Great use of sound words. Bravo.
#I always read your post but depending on the devise i am using, i can comment
Much love…
hey Gillena – you managed to comment – many thanks for always trying
Well actually, I love both versions here!
“Just imagine the terrible marital clamour” I am smitten with this line and then all the amazing sounds that follow!
And in the second poem, the idea of the mouth like organ stops is fantastic! My daughter is an organist and if you google abbey siegfried andover in a minute you can see a very short blurb of her at the organ and explaining it…and explaining that the phrase, “pulling out all the stops” is actually a reference by Mozart I believe, to the pipe organ!

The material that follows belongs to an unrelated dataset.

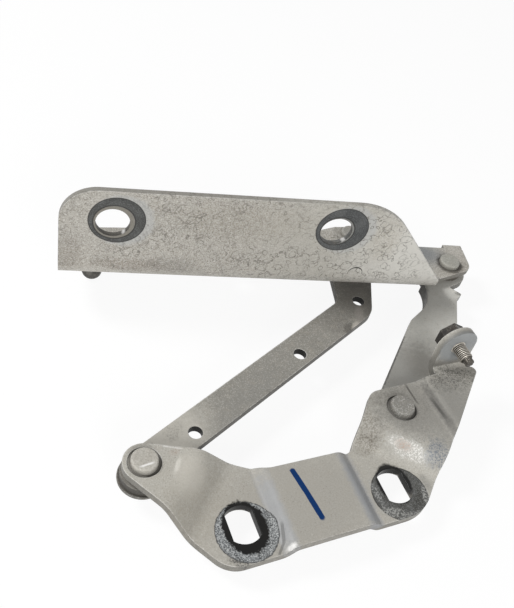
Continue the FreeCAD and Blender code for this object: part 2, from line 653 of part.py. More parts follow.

Hoping to see you at dVerse LIVE in a bit today! 🙂 I’m hosting…so consider this your personal invitation!
thanks for favouring both Lilian – I’m not surprised the second one resonated with you!! What an impressive daughter – I’ve a friend who used to renovate all the pipe organs in church and cathedrals. In much the same way as pipe organ playing we use our tongues and mouth to stop or open up sounds
p.s. thanks for the OLN live invite but…
Hi Laura,
I am unable to put in any comments, as I cannot access Mr. Linky.
Sara
I’m not quite sure what you mean but Linky Widget expired 2 days ago.
I thought you were still able to comment on other people’s work.